CHICAGO -- For every triumph in 1997, Chicago theater had a folly to match. Here are some of the weirdest ones:

* Following the expensive flop of their local premiere of The Kentucky Cycle, the much respected Pegasus Players joined forces with a Christian ministry theater to present a one-man Bible reading; it pandered to fundamentalist audiences--and lost the theater a ton of artistic credibility.

* Capitulating to the demands of the Goodman. Steppenwolf, Victory Gardens and Marriott's Lincolnshire theaters, the Joseph Jefferson Awards Committee dropped a 25-year tradition and permitted multiple winners in each category. The embarrassing result: In the 1997 award ceremony, four out of five actors won the "outstanding actor" category, leaving the fifth nominee to contemplate suicide.

* Friends and trustees of the historic Auditorium Theatre sued its owner, Roosevelt University, for allegedly spending the theater's profits on the university's needs and short-changing the upkeep of the theatrical treasure.

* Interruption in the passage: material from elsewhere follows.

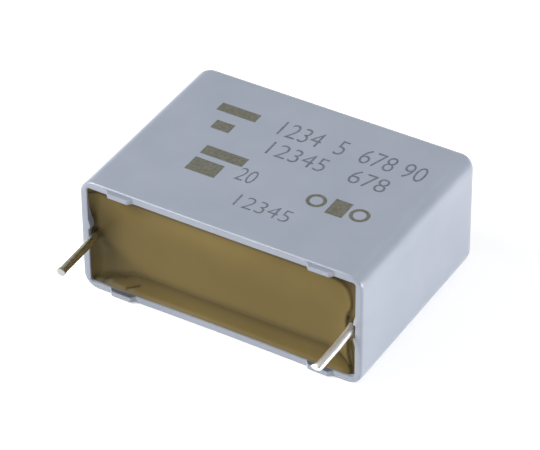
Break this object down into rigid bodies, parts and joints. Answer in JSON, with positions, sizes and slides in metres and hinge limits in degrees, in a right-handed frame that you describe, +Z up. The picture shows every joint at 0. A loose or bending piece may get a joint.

* To keep his floundering one-man show about Edgar Allan Poe afloat, stage veteran John Astin indulged in a well-publicized seance in which he tried to Poe's ghost. (Poe, however, had read the reviews and stayed out of touch.) * Finally, in his first week as the feature attraction in Ronnie Larsen's popular titillation Making Porn, porn star Ryan Idol attacked another actor and was arrested at intermission. It was, said Idol fans, the first time that the porn phenomenon had worn handcuffs for non-recreational purposes.